— START OF Entries provided —

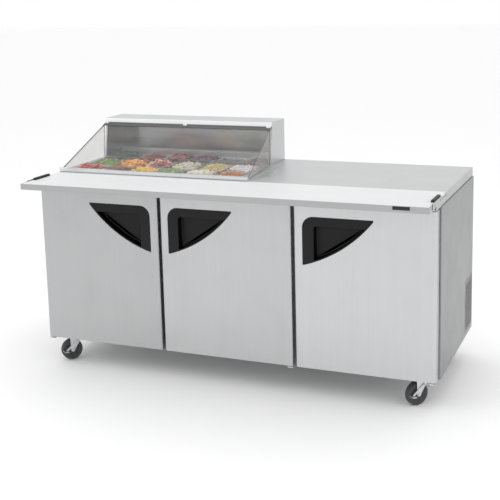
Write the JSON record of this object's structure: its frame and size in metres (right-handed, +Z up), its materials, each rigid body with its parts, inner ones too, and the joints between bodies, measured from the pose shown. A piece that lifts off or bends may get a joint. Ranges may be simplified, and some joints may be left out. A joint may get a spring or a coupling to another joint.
{
  "type": "sandwich prep table",
  "caption": "Refrigerated sandwich prep table: steel cabinet with hinged doors, clear lid over food pans, full-width cutting board, on swivel casters.",
  "frame": {"origin": "on the floor, centred on the overall width and depth", "axes": "+X to the right of someone facing the doors, +Y to the back, +Z up"},
  "size_m": [1.845, 0.911, 1.095],
  "materials": {
    "cabinet_steel": "satin",
    "door_steel": "satin",
    "door_inner_panel": "satin",
    "handle_black": "satin",
    "gasket_rubber": "matte",
    "worktop_steel": "satin",
    "pan_steel": "satin",
    "hood_steel": "satin",
    "tray_steel": "satin",
    "board_plastic": "matte",
    "clip_black": "satin",
    "lid_clear": "gloss",
    "lid_metal": "satin",
    "hinge_steel": "satin",
    "shelf_wire": "gloss",
    "coil_aluminium": "satin",
    "fan_plastic": "satin",
    "machine_black": "satin",
    "grille_steel": "satin",
    "inlet_black": "satin",
    "caster_zinc": "satin",
    "wheel_rubber": "matte"
  },
  "bodies": {
    "cabinet": {"air_divider": "worktop_steel", "back_panel": "cabinet_steel", "board_brackets": "tray_steel", "board_clips": "clip_black", "board_tray": "tray_steel", "cabinet_floor": "cabinet_steel", "caster_plates": "caster_zinc", "compressor": "machine_black", "condenser_coil": "coil_aluminium", "condenser_motor": "machine_black", "display_strip": "clip_black", "evaporator_unit": "coil_aluminium", "front_pans": "pan_steel", "front_top_rail": "cabinet_steel", "hinge_brackets": "hinge_steel", "hood_shell": "hood_steel", "left_side_panel": "cabinet_steel", "lid_collar": "worktop_steel", "lid_knuckles": "lid_metal", "machine_housing": "cabinet_steel", "middle_pans": "pan_steel", "mullions": "cabinet_steel", "pan_rest_bars": "worktop_steel", "pan_well": "worktop_steel", "power_inlet": "inlet_black", "rear_air_duct": "worktop_steel", "rear_pans": "pan_steel", "right_side_panel": "cabinet_steel", "shelf_clips": "hinge_steel", "vent_grille": "grille_steel", "wire_shelves": "shelf_wire", "worktop": "worktop_steel"},
    "left_door": {"left_door_skin": "door_steel", "left_door_inner": "door_inner_panel", "left_door_handle": "handle_black", "left_door_gasket": "gasket_rubber"},
    "middle_door": {"middle_door_skin": "door_steel", "middle_door_inner": "door_inner_panel", "middle_door_handle": "handle_black", "middle_door_gasket": "gasket_rubber"},
    "right_door": {"right_door_skin": "door_steel", "right_door_inner": "door_inner_panel", "right_door_handle": "handle_black", "right_door_gasket": "gasket_rubber"},
    "lid": {"lid_glass": "lid_clear", "lid_hinge_rod": "lid_metal", "lid_rail": "lid_metal"},
    "board": {"cutting_board": "board_plastic"},
    "evaporator_fan": {"evaporator_fan": "fan_plastic"},
    "condenser_fan": {"condenser_fan": "fan_plastic"},
    "front_left_caster": {"front_left_fork": "caster_zinc"},
    "front_left_wheel": {"front_left_wheel": "wheel_rubber"},
    "front_right_caster": {"front_right_fork": "caster_zinc"},
    "front_right_wheel": {"front_right_wheel": "wheel_rubber"},
    "rear_left_caster": {"rear_left_fork": "caster_zinc"},
    "rear_left_wheel": {"rear_left_wheel": "wheel_rubber"},
    "rear_right_caster": {"rear_right_fork": "caster_zinc"},
    "rear_right_wheel": {"rear_right_wheel": "wheel_rubber"},
    "front_left_brake": {"front_left_brake": "caster_zinc"},
    "front_right_brake": {"front_right_brake": "caster_zinc"}
  },
  "joints": [
    {"name": "left_door_hinge", "type": "hinge", "parent": "cabinet", "child": "left_door", "pos_m": [-0.9005, -0.2925, 0.49], "axis": [0, 0, -1], "range_deg": [0, 100]},
    {"name": "middle_door_hinge", "type": "hinge", "parent": "cabinet", "child": "middle_door", "pos_m": [0.2905, -0.2925, 0.49], "axis": [0, 0, 1], "range_deg": [0, 100]},
    {"name": "right_door_hinge", "type": "hinge", "parent": "cabinet", "child": "right_door", "pos_m": [0.9005, -0.2925, 0.49], "axis": [0, 0, 1], "range_deg": [0, 100]},
    {"name": "lid_hinge", "type": "hinge", "parent": "cabinet", "child": "lid", "pos_m": [-0.4525, 0.2815, 1.071], "axis": [-1, 0, 0], "range_deg": [0, 100]},
    {"name": "board_lift", "type": "slide", "parent": "cabinet", "child": "board", "axis": [0, 0, 1], "range_m": [0, 0.06]},
    {"name": "evaporator_fan_spin", "type": "hinge", "parent": "cabinet", "child": "evaporator_fan", "pos_m": [0.581, 0.2855, 0.526], "axis": [0, 1, 0], "continuous": true},
    {"name": "condenser_fan_spin", "type": "hinge", "parent": "cabinet", "child": "condenser_fan", "pos_m": [0.7845, 0.3395, 0.259], "axis": [1, 0, 0], "continuous": true},
    {"name": "front_left_swivel", "type": "hinge", "parent": "cabinet", "child": "front_left_caster", "pos_m": [-0.835, -0.1965, 0.12], "axis": [0, 0, 1], "continuous": true},
    {"name": "front_left_roll", "type": "hinge", "parent": "front_left_caster", "child": "front_left_wheel", "pos_m": [-0.853, -0.21795, 0.05], "axis": [0.766, -0.6428, 0], "continuous": true},
    {"name": "front_left_brake_press", "type": "hinge", "parent": "front_left_caster", "child": "front_left_brake", "pos_m": [-0.82225, -0.21242, 0.088], "axis": [0.766, -0.6428, 0], "range_deg": [0, 10]},
    {"name": "front_right_swivel", "type": "hinge", "parent": "cabinet", "child": "front_right_caster", "pos_m": [0.835, -0.1965, 0.12], "axis": [0, 0, 1], "continuous": true},
    {"name": "front_right_roll", "type": "hinge", "parent": "front_right_caster", "child": "front_right_wheel", "pos_m": [0.817, -0.21795, 0.05], "axis": [0.766, -0.6428, 0], "continuous": true},
    {"name": "front_right_brake_press", "type": "hinge", "parent": "front_right_caster", "child": "front_right_brake", "pos_m": [0.84775, -0.21242, 0.088], "axis": [0.766, -0.6428, 0], "range_deg": [0, 10]},
    {"name": "rear_left_swivel", "type": "hinge", "parent": "cabinet", "child": "rear_left_caster", "pos_m": [-0.835, 0.3655, 0.12], "axis": [0, 0, 1], "continuous": true},
    {"name": "rear_left_roll", "type": "hinge", "parent": "rear_left_caster", "child": "rear_left_wheel", "pos_m": [-0.853, 0.34405, 0.05], "axis": [0.766, -0.6428, 0], "continuous": true},
    {"name": "rear_right_swivel", "type": "hinge", "parent": "cabinet", "child": "rear_right_caster", "pos_m": [0.835, 0.3655, 0.12], "axis": [0, 0, 1], "continuous": true},
    {"name": "rear_right_roll", "type": "hinge", "parent": "rear_right_caster", "child": "rear_right_wheel", "pos_m": [0.817, 0.34405, 0.05], "axis": [0.766, -0.6428, 0], "continuous": true}
  ]
}
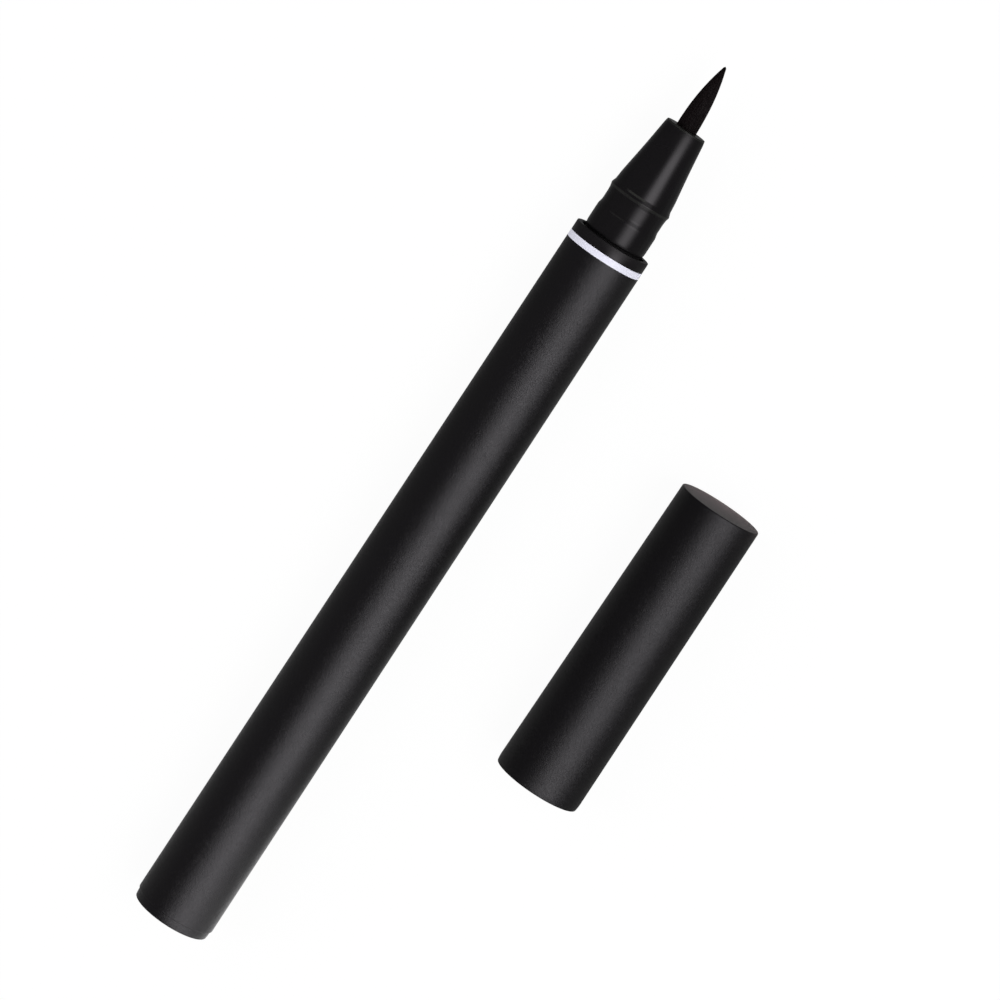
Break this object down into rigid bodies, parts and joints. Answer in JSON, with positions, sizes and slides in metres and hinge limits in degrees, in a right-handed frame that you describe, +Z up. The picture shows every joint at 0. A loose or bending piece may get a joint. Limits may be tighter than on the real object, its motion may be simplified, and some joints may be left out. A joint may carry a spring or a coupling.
{
  "type": "liquid eyeliner pen",
  "caption": "Slim round liquid eyeliner pen with a tapered nose and pointed brush tip, lying beside its pull-off cap with a sprung inner cap.",
  "frame": {"origin": "middle of the part's box in plan, on the table that the pen and its cap lie on", "axes": "+X along the pen from the tail to the brush tip, +Z up from the table, the cap lies on the -Y side of the pen"},
  "size_m": [0.1234, 0.0392, 0.0114],
  "materials": {
    "barrel_black": "satin black moulded plastic",
    "plug_black": "satin black moulded plastic",
    "ball_steel": "polished stainless steel",
    "collector_natural": "natural moulded plastic",
    "seal_rubber": "black rubber",
    "core_fibre": "bonded fibre rod",
    "nose_black": "smooth black moulded plastic",
    "ferrule_grey": "grey moulded plastic",
    "bristle_black": "fine black filament, wet with ink",
    "ring_white": "white plastic with a faint lilac tint",
    "collar_black": "satin black moulded plastic",
    "cap_black": "satin black moulded plastic",
    "liner_black": "smooth black moulded plastic",
    "inner_cap_natural": "natural moulded plastic",
    "spring_steel": "drawn stainless spring wire"
  },
  "bodies": {
    "pen": {"barrel": "barrel_black", "tail_plug": "plug_black", "collector": "collector_natural", "collector_seal": "seal_rubber", "feed_core": "core_fibre", "front_holder": "nose_black", "brush_ferrule": "ferrule_grey", "brush_bristles": "bristle_black", "white_ring": "ring_white", "front_collar": "collar_black"},
    "mixing_ball": {"mixing_ball": "ball_steel"},
    "cap": {"cap_shell": "cap_black", "cap_liner": "liner_black", "cap_spring": "spring_steel"},
    "inner_cap": {"inner_cap": "inner_cap_natural"}
  },
  "joints": [
    {"name": "cap_pull", "type": "slide", "parent": "pen", "child": "cap", "axis": [0.97, 0.2432, 0], "range_m": [0, 0.11608]},
    {"name": "inner_cap_slide", "type": "slide", "parent": "cap", "child": "inner_cap", "axis": [1, 0, 0], "range_m": [0, 0.0015], "stiffness_N_per_m": 300, "springref_m": -0.002, "deforming": ["cap_spring"]},
    {"name": "ball_roll", "type": "slide", "parent": "pen", "child": "mixing_ball", "axis": [-1, 0, 0], "range_m": [0, 0.0583]}
  ]
}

— END OF Entries provided —

Exercise description — Show every line from the listing above in which the string "with" appears.

Answer for this exercise —
Write the JSON record of this object's structure: its frame and size in metres (right-handed, +Z up), its materials, each rigid body with its parts, inner ones too, and the joints between bodies, measured from the pose shown. A piece that lifts off or bends may get a joint. Ranges may be simplified, and some joints may be left out. A joint may get a spring or a coupling to another joint.
  "caption": "Refrigerated sandwich prep table: steel cabinet with hinged doors, clear lid over food pans, full-width cutting board, on swivel casters.",
Break this object down into rigid bodies, parts and joints. Answer in JSON, with positions, sizes and slides in metres and hinge limits in degrees, in a right-handed frame that you describe, +Z up. The picture shows every joint at 0. A loose or bending piece may get a joint. Limits may be tighter than on the real object, its motion may be simplified, and some joints may be left out. A joint may carry a spring or a coupling.
  "caption": "Slim round liquid eyeliner pen with a tapered nose and pointed brush tip, lying beside its pull-off cap with a sprung inner cap.",
    "bristle_black": "fine black filament, wet with ink",
    "ring_white": "white plastic with a faint lilac tint",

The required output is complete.